◆ **Records for the exercise**

══════════

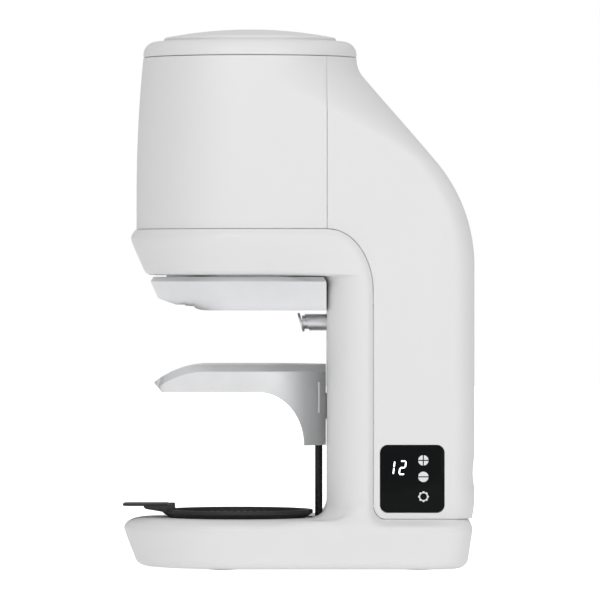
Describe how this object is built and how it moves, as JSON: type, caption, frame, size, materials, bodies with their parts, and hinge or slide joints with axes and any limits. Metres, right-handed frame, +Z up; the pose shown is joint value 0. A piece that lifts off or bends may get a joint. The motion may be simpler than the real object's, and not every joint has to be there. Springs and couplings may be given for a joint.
{
  "type": "automatic coffee tamper",
  "caption": "Countertop electric coffee tamper: a C-shaped stand with a powered ram over a portafilter clamp, an adjustable fork, a side display and a silicone mat.",
  "frame": {"origin": "on the tamping axis, at the level of the worktop", "axes": "+Z up, a portafilter enters from -Y, the display faces +X"},
  "size_m": [0.1386, 0.1932, 0.2948],
  "materials": {
    "white_shell": "satin white moulded ABS",
    "alu_frame": "cast, plain",
    "alu_satin": "machined and satin anodised",
    "alu_blasted": "bead blasted",
    "steel": "zinc plated",
    "steel_dark": "black oxide",
    "brass": "turned",
    "rubber_black": "matt moulded silicone",
    "plastic_black": "moulded",
    "nylon": "moulded nylon",
    "glass_black": "polished black acrylic window",
    "board": "solder mask"
  },
  "bodies": {
    "stand": {"c_frame": "white_shell", "rear_cover": "white_shell", "head_cover": "white_shell", "top_cap": "white_shell", "top_disc": "white_shell", "chassis": "alu_frame", "base_plate": "steel", "rubber_feet": "rubber_black", "base_screws": "steel", "clamp_block": "alu_satin", "clamp_screws": "steel", "head_pillars": "alu_frame", "guide_rods": "steel", "motor_plate": "alu_frame", "plate_screws": "steel", "drive_motor": "steel", "motor_encoder": "plastic_black", "motor_screws": "steel", "screw_bearing": "steel", "limit_switches": "plastic_black", "control_board": "board", "display_window": "glass_black", "display_board": "board", "switch_housing": "plastic_black", "power_inlet": "plastic_black", "inlet_bezel": "white_shell", "sensor_bush": "alu_satin", "sensor_switch": "plastic_black", "fork_rail": "steel", "rail_screws": "steel", "spindle_bush": "brass"},
    "screw": {"lead_screw": "steel", "screw_gear": "nylon"},
    "pinion": {"pinion": "brass"},
    "ram": {"ram_carriage": "alu_frame", "ram_nut": "brass", "guide_bushes": "brass", "ram_tube": "alu_frame", "load_cell": "steel", "tamper_stem": "steel", "tamper_foot": "steel", "stem_screw": "steel"},
    "fork_unit": {"fork": "alu_blasted", "fork_slider": "alu_frame", "fork_screws": "steel"},
    "adjuster": {"spindle": "steel_dark", "spindle_knob": "plastic_black"},
    "sensor": {"sensor_button": "alu_satin", "sensor_spring": "steel"},
    "power_rocker": {"rocker": "plastic_black"},
    "mat_unit": {"mat": "rubber_black"}
  },
  "joints": [
    {"name": "screw_turn", "type": "hinge", "parent": "stand", "child": "screw", "pos_m": [0, 0, 0.26], "axis": [0, 0, 1], "range_deg": [0, 2521]},
    {"name": "ram_slide", "type": "slide", "parent": "stand", "child": "ram", "axis": [0, 0, -1], "range_m": [0, 0.028]},
    {"name": "pinion_turn", "type": "hinge", "parent": "stand", "child": "pinion", "pos_m": [0, 0.044, 0.26], "axis": [0, 0, 1], "range_deg": [-13326, 0]},
    {"name": "adjuster_turn", "type": "hinge", "parent": "stand", "child": "adjuster", "pos_m": [0, 0.0378, 0.01], "axis": [0, 0, 1], "range_deg": [-2881, 1441]},
    {"name": "fork_slide", "type": "slide", "parent": "stand", "child": "fork_unit", "axis": [0, 0, 1], "range_m": [-0.008, 0.004]},
    {"name": "sensor_press", "type": "slide", "parent": "stand", "child": "sensor", "axis": [0, 1, 0], "range_m": [0, 0.002], "stiffness_N_per_m": 400, "springref_m": -0.0005},
    {"name": "rocker_tilt", "type": "hinge", "parent": "stand", "child": "power_rocker", "pos_m": [0, 0.1172, 0.0528], "axis": [1, 0, 0], "range_deg": [-5, 5]},
    {"name": "mat_lift", "type": "slide", "parent": "stand", "child": "mat_unit", "axis": [0, 0, 1], "range_m": [0, 0.018]}
  ],
  "couplings": [
    {"joint": "screw_turn", "follows": "ram_slide", "rad_per_m": 1570.8},
    {"joint": "pinion_turn", "follows": "ram_slide", "rad_per_m": -8302.8},
    {"joint": "adjuster_turn", "follows": "fork_slide", "rad_per_m": 6283.2}
  ]
}
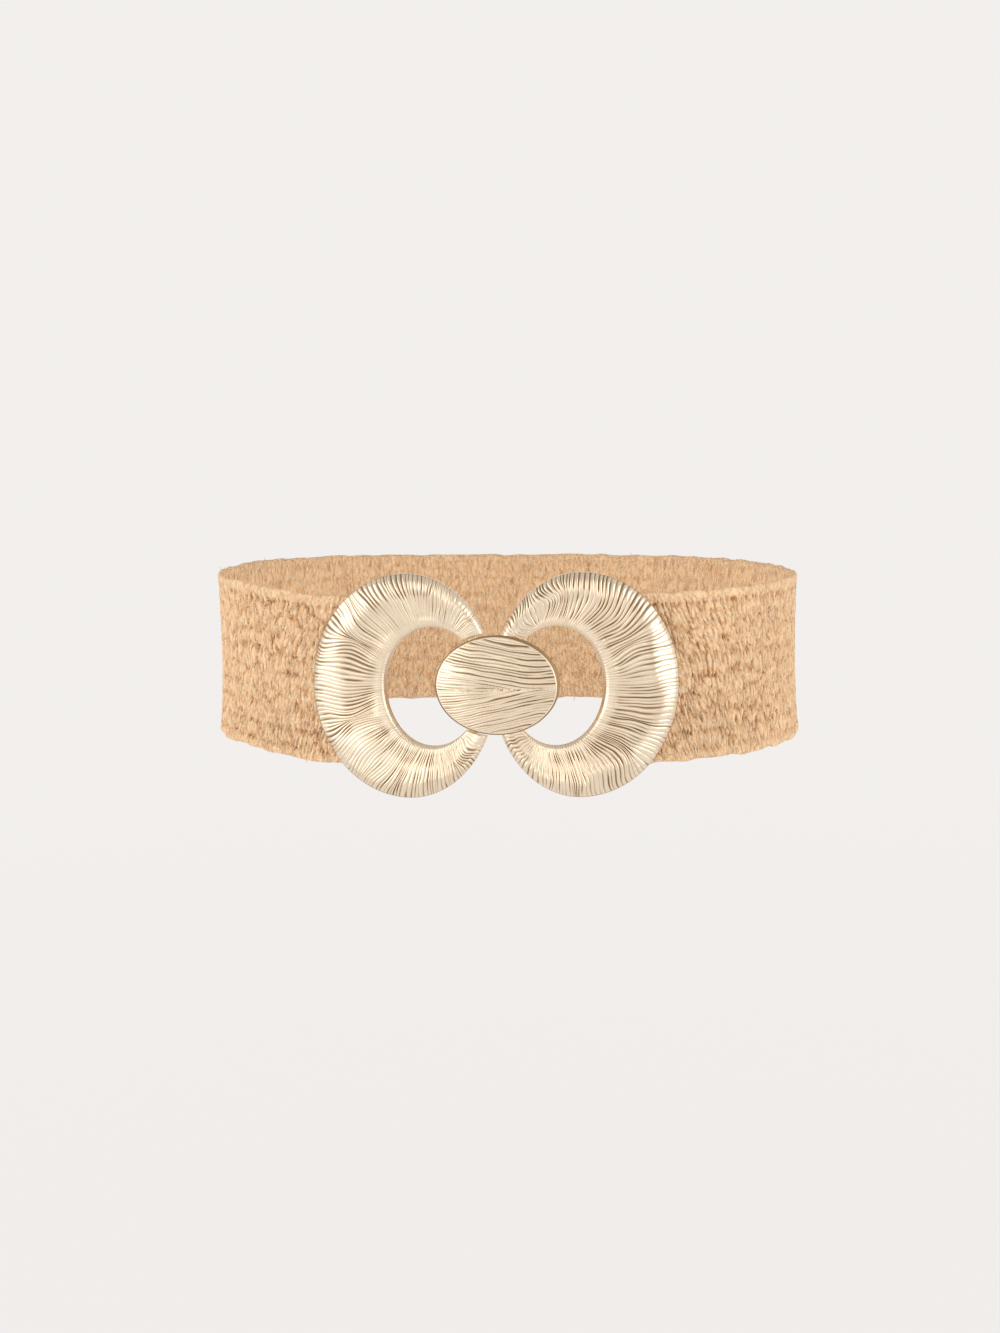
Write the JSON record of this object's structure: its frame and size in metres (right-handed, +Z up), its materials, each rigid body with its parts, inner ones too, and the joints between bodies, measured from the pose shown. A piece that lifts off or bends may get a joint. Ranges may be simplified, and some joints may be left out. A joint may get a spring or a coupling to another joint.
{
  "type": "elastic stretch belt",
  "caption": "Wide shirred straw stretch belt, fastened round a waist by a cast buckle of fluted crescents hooked together behind a fluted oval.",
  "frame": {"origin": "middle of the waist that the belt goes round, level with the middle of the buckle", "axes": "+Z up the wearer, -Y out of the front through the buckle, +X towards the right of someone facing the buckle"},
  "size_m": [0.2428, 0.1952, 0.0868],
  "materials": {
    "straw_cloth": "matt woven paper straw, shirred on elastic",
    "pale_gold_casting": "pale gold plate on a cast zinc alloy, with engraved lines",
    "plain_gold_plate": "smooth pale gold plate"
  },
  "bodies": {
    "root": {"stretch_band": "straw_cloth", "left_crescent": "pale_gold_casting", "right_crescent": "pale_gold_casting", "oval_disc": "pale_gold_casting", "clasp_hook": "plain_gold_plate"}
  },
  "joints": []
}
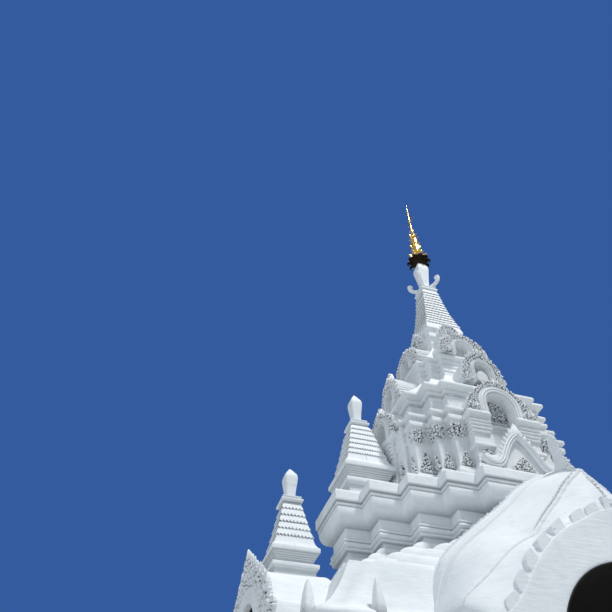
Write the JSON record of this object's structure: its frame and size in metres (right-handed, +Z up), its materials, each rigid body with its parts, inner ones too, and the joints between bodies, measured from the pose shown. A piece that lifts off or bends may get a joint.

══════════

◆ **Task statement**
Copy every line of the records above that contains "caption".

◆ **Output of the exercise**
Describe how this object is built and how it moves, as JSON: type, caption, frame, size, materials, bodies with their parts, and hinge or slide joints with axes and any limits. Metres, right-handed frame, +Z up; the pose shown is joint value 0. A piece that lifts off or bends may get a joint. The motion may be simpler than the real object's, and not every joint has to be there. Springs and couplings may be given for a joint.
  "caption": "Countertop electric coffee tamper: a C-shaped stand with a powered ram over a portafilter clamp, an adjustable fork, a side display and a silicone mat.",
  "caption": "Wide shirred straw stretch belt, fastened round a waist by a cast buckle of fluted crescents hooked together behind a fluted oval.",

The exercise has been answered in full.